• **Directions**
All of the records below should be output exactly.

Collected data
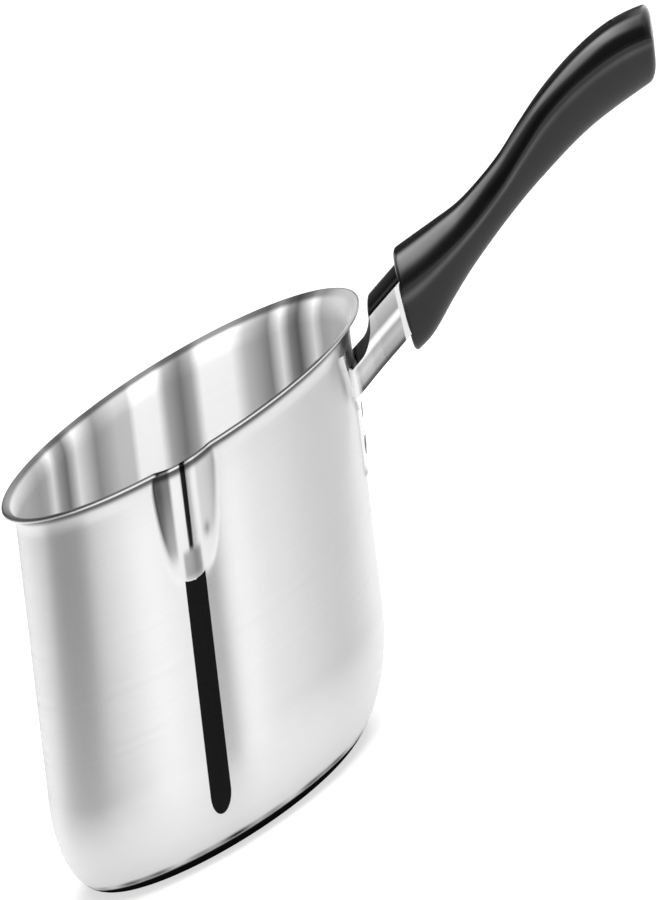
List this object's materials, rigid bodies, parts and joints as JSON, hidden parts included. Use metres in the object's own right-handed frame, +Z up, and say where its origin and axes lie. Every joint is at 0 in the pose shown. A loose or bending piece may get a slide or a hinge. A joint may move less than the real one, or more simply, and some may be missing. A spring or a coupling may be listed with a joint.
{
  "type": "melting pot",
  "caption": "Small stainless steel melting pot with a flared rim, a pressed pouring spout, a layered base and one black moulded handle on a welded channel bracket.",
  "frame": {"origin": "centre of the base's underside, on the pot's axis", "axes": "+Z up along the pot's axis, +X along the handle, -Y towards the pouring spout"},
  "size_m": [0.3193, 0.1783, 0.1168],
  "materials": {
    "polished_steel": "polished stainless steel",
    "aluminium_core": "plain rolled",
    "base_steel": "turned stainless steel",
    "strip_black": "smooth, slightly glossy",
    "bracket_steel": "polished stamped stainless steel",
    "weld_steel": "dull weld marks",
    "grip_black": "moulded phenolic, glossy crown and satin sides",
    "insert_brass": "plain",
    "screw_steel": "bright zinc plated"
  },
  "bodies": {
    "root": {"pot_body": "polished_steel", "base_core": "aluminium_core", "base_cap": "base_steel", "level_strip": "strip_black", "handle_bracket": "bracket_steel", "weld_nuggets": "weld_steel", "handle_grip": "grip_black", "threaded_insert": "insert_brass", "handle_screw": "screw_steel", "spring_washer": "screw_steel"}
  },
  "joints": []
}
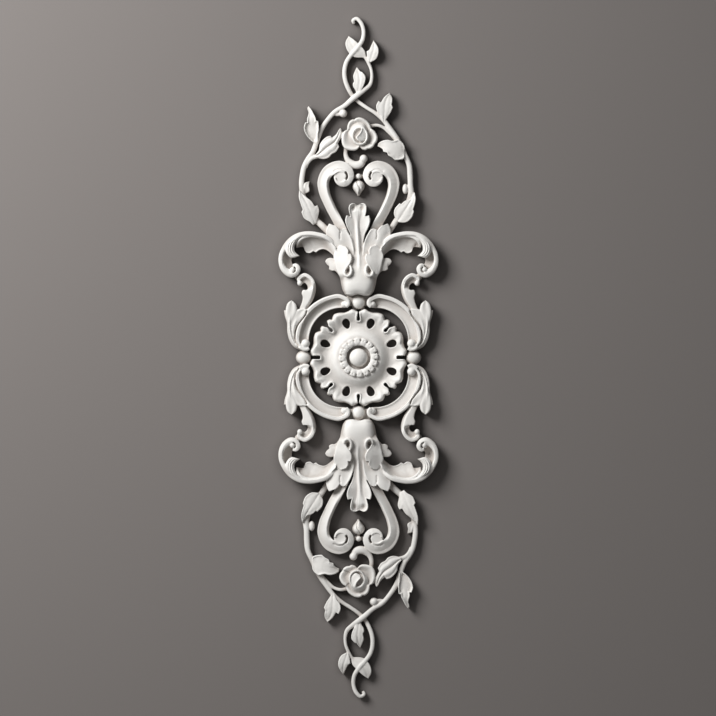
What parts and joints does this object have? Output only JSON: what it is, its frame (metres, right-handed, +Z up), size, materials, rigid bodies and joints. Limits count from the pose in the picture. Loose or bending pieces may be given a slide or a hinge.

• **Result for this task**
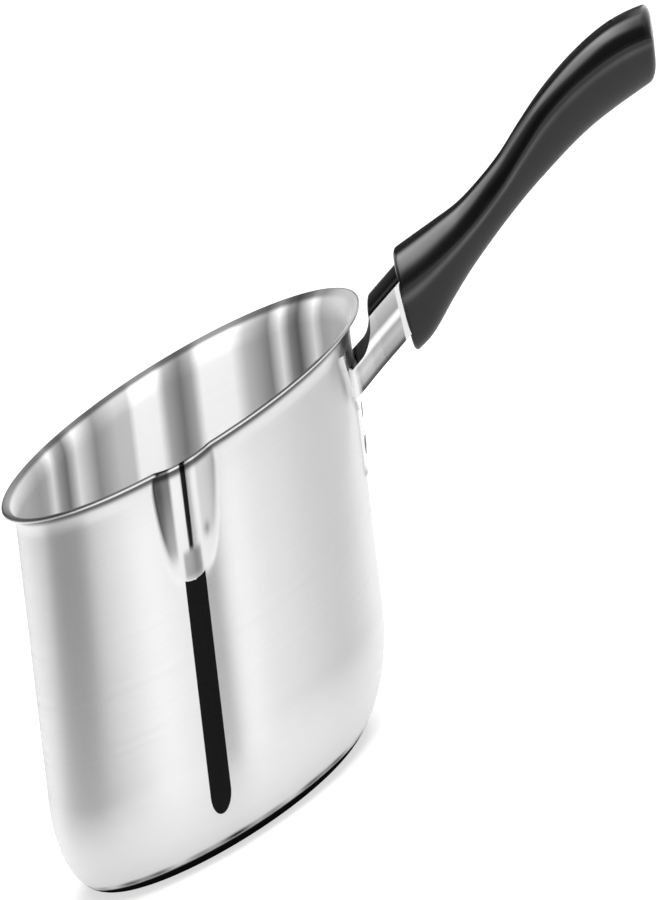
List this object's materials, rigid bodies, parts and joints as JSON, hidden parts included. Use metres in the object's own right-handed frame, +Z up, and say where its origin and axes lie. Every joint is at 0 in the pose shown. A loose or bending piece may get a slide or a hinge. A joint may move less than the real one, or more simply, and some may be missing. A spring or a coupling may be listed with a joint.
{
  "type": "melting pot",
  "caption": "Small stainless steel melting pot with a flared rim, a pressed pouring spout, a layered base and one black moulded handle on a welded channel bracket.",
  "frame": {"origin": "centre of the base's underside, on the pot's axis", "axes": "+Z up along the pot's axis, +X along the handle, -Y towards the pouring spout"},
  "size_m": [0.3193, 0.1783, 0.1168],
  "materials": {
    "polished_steel": "polished stainless steel",
    "aluminium_core": "plain rolled",
    "base_steel": "turned stainless steel",
    "strip_black": "smooth, slightly glossy",
    "bracket_steel": "polished stamped stainless steel",
    "weld_steel": "dull weld marks",
    "grip_black": "moulded phenolic, glossy crown and satin sides",
    "insert_brass": "plain",
    "screw_steel": "bright zinc plated"
  },
  "bodies": {
    "root": {"pot_body": "polished_steel", "base_core": "aluminium_core", "base_cap": "base_steel", "level_strip": "strip_black", "handle_bracket": "bracket_steel", "weld_nuggets": "weld_steel", "handle_grip": "grip_black", "threaded_insert": "insert_brass", "handle_screw": "screw_steel", "spring_washer": "screw_steel"}
  },
  "joints": []
}
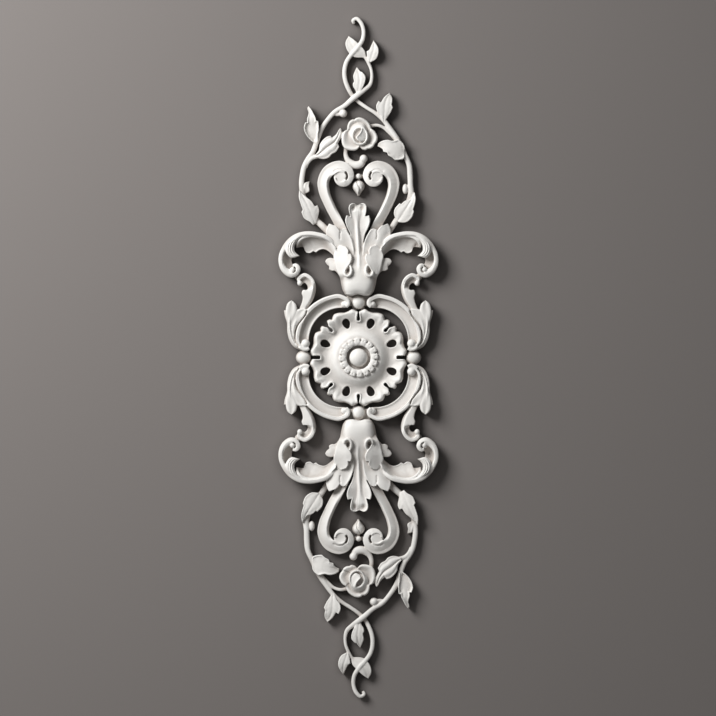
What parts and joints does this object have? Output only JSON: what it is, its frame (metres, right-handed, +Z up), size, materials, rigid bodies and joints. Limits count from the pose in the picture. Loose or bending pieces may be given a slide or a hinge.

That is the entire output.